Task brief:
Starting at the line containing "make_cover_screws(m)", copy each line exactly, ending with the line containing "points = [vertex.co". Leave out everything else.

Data:
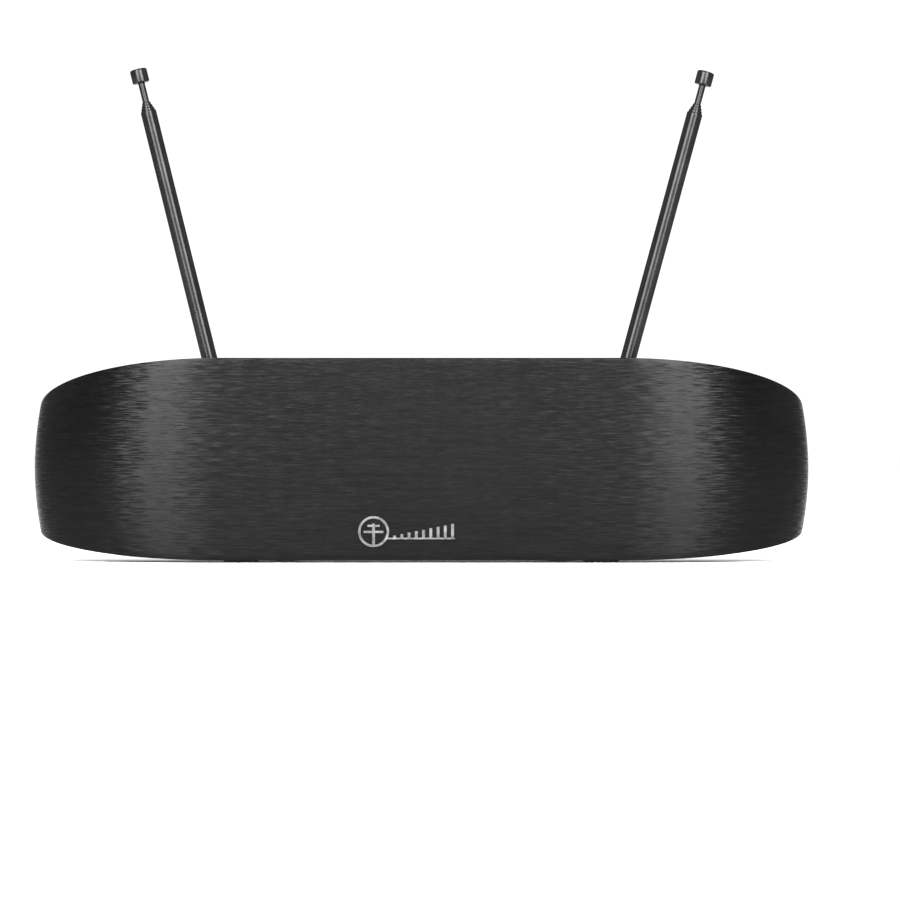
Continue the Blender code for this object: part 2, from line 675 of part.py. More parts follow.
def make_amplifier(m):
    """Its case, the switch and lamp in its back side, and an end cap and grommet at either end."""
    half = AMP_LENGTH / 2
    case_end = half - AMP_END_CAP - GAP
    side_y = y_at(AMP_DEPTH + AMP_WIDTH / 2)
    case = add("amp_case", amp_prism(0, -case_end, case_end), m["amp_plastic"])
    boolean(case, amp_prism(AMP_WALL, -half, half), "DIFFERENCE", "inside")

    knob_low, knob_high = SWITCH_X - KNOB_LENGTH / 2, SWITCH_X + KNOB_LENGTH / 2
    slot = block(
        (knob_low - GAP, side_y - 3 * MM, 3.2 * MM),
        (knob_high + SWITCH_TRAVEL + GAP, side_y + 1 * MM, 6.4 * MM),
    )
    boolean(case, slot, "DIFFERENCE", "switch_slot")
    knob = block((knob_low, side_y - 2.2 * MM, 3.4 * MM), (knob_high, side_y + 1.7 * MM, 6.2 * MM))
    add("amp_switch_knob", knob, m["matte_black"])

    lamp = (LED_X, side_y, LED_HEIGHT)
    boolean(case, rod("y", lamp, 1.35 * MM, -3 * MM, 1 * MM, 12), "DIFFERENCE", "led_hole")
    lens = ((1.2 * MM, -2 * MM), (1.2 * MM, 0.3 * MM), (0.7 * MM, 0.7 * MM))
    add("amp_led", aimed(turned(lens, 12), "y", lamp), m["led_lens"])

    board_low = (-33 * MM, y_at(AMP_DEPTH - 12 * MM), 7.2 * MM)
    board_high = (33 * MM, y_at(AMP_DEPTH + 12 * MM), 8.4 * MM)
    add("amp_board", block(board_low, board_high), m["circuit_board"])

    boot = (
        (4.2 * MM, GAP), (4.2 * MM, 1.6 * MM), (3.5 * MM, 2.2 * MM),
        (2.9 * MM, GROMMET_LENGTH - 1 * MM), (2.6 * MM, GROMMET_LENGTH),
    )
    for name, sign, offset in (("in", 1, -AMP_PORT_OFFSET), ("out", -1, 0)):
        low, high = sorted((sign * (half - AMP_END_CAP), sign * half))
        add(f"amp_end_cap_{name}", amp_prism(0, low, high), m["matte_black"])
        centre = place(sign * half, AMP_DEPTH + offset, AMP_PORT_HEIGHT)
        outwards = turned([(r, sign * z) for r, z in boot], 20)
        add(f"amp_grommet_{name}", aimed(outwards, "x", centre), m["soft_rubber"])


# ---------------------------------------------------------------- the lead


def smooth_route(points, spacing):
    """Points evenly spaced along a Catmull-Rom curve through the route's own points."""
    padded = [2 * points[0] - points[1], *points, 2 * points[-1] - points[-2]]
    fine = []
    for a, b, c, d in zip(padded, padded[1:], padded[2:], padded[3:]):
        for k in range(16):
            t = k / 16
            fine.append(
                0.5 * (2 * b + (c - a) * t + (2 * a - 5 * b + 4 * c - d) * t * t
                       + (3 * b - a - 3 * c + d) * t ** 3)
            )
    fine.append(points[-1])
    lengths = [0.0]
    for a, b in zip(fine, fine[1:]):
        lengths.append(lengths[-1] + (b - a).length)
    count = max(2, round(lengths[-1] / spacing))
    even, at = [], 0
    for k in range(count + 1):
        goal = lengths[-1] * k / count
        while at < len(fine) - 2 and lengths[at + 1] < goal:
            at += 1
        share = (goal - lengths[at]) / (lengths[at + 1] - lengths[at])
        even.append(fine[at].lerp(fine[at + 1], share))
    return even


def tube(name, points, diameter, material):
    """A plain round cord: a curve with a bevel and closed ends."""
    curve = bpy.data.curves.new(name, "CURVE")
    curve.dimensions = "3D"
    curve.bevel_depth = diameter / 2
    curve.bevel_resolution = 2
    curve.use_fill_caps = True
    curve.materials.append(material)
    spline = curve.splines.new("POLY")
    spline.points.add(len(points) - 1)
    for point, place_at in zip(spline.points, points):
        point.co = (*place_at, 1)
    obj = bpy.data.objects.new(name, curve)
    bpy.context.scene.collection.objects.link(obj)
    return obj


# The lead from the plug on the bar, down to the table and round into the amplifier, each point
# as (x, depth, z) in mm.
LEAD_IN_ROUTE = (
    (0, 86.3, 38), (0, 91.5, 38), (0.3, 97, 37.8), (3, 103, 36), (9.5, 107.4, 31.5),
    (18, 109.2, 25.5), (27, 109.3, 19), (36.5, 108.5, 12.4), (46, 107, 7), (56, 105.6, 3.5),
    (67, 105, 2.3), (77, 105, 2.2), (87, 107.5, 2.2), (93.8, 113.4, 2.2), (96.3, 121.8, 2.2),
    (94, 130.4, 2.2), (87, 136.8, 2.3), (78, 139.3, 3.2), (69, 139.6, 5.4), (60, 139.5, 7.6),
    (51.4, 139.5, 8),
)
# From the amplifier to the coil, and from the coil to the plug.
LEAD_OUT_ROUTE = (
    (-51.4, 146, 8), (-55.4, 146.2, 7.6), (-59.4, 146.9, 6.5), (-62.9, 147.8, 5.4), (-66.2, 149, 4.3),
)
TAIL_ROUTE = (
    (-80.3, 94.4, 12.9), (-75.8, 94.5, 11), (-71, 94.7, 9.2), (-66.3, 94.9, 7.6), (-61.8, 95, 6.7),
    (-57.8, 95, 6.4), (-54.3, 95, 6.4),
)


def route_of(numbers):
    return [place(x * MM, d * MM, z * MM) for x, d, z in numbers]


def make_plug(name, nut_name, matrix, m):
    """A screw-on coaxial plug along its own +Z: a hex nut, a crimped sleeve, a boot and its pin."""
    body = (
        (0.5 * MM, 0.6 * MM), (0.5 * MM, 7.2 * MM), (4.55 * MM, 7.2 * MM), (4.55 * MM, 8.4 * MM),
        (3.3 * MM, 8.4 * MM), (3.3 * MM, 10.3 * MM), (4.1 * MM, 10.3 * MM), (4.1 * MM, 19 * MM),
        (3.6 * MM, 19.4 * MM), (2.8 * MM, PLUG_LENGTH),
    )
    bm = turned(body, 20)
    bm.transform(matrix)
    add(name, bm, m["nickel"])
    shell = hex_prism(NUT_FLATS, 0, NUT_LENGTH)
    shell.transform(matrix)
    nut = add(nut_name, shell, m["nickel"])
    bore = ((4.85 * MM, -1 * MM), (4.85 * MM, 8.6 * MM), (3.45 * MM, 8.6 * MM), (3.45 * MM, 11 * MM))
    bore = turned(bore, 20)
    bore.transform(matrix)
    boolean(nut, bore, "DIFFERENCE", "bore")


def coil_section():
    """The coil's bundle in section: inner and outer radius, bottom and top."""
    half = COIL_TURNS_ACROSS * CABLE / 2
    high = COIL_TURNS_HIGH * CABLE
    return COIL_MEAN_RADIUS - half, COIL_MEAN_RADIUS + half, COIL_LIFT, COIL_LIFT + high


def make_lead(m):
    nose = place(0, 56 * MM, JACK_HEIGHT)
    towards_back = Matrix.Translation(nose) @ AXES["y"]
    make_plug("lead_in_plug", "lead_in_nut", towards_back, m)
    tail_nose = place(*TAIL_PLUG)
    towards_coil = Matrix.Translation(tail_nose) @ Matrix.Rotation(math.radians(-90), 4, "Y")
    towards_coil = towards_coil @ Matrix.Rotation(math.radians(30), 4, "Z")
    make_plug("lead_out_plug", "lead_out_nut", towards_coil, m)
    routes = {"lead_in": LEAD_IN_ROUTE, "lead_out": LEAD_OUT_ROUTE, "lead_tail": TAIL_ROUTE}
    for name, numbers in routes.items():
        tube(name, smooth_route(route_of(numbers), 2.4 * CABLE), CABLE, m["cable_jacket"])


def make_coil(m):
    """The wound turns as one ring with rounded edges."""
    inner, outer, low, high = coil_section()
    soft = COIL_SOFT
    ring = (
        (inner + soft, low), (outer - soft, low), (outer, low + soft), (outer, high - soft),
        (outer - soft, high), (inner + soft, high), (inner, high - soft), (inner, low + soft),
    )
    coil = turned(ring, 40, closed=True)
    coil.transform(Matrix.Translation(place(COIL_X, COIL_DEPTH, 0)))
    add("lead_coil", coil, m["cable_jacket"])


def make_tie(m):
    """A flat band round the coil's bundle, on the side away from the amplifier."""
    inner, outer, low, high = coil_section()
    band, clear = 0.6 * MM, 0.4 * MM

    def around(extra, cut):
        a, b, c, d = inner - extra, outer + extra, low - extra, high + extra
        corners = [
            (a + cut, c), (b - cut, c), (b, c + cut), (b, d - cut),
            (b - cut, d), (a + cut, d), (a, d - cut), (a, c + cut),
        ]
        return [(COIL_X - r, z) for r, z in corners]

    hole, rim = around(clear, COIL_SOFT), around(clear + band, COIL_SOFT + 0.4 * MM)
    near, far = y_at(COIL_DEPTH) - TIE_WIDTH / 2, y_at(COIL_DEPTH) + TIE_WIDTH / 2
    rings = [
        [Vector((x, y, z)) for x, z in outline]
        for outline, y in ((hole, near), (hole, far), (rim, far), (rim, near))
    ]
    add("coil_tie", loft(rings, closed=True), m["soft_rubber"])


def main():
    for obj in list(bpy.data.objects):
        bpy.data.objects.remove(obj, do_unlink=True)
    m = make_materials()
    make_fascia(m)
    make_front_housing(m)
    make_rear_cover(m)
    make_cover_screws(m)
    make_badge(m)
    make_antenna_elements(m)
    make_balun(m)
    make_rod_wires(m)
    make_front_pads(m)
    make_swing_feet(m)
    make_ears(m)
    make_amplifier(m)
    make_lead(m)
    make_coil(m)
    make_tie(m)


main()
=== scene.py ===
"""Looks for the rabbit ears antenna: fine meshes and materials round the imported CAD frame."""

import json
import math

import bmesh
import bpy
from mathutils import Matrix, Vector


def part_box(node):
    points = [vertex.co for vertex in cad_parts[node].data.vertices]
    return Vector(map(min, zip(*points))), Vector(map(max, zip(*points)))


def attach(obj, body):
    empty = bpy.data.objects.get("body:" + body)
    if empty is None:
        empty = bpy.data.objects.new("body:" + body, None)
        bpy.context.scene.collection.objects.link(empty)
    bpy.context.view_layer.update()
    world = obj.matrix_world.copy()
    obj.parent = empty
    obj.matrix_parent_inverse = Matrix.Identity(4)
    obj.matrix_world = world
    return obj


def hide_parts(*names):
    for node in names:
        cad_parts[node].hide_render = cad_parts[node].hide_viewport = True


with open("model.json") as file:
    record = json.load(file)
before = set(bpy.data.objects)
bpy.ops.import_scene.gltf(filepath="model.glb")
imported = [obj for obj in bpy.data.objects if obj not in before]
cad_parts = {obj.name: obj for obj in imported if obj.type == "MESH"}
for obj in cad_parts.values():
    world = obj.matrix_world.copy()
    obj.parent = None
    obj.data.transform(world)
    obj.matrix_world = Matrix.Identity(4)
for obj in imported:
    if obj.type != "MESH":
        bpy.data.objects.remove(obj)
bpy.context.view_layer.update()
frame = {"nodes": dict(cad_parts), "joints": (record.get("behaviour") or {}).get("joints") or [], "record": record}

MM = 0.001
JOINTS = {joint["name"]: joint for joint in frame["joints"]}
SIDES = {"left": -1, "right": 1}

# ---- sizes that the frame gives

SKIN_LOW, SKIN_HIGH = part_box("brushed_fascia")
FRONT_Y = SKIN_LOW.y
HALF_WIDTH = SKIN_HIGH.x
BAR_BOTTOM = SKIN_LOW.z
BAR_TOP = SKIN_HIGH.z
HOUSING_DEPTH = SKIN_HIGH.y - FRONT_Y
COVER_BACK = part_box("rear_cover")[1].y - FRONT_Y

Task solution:
    make_cover_screws(m)
    make_badge(m)
    make_antenna_elements(m)
    make_balun(m)
    make_rod_wires(m)
    make_front_pads(m)
    make_swing_feet(m)
    make_ears(m)
    make_amplifier(m)
    make_lead(m)
    make_coil(m)
    make_tie(m)


main()
=== scene.py ===
"""Looks for the rabbit ears antenna: fine meshes and materials round the imported CAD frame."""

import json
import math

import bmesh
import bpy
from mathutils import Matrix, Vector


def part_box(node):
    points = [vertex.co for vertex in cad_parts[node].data.vertices]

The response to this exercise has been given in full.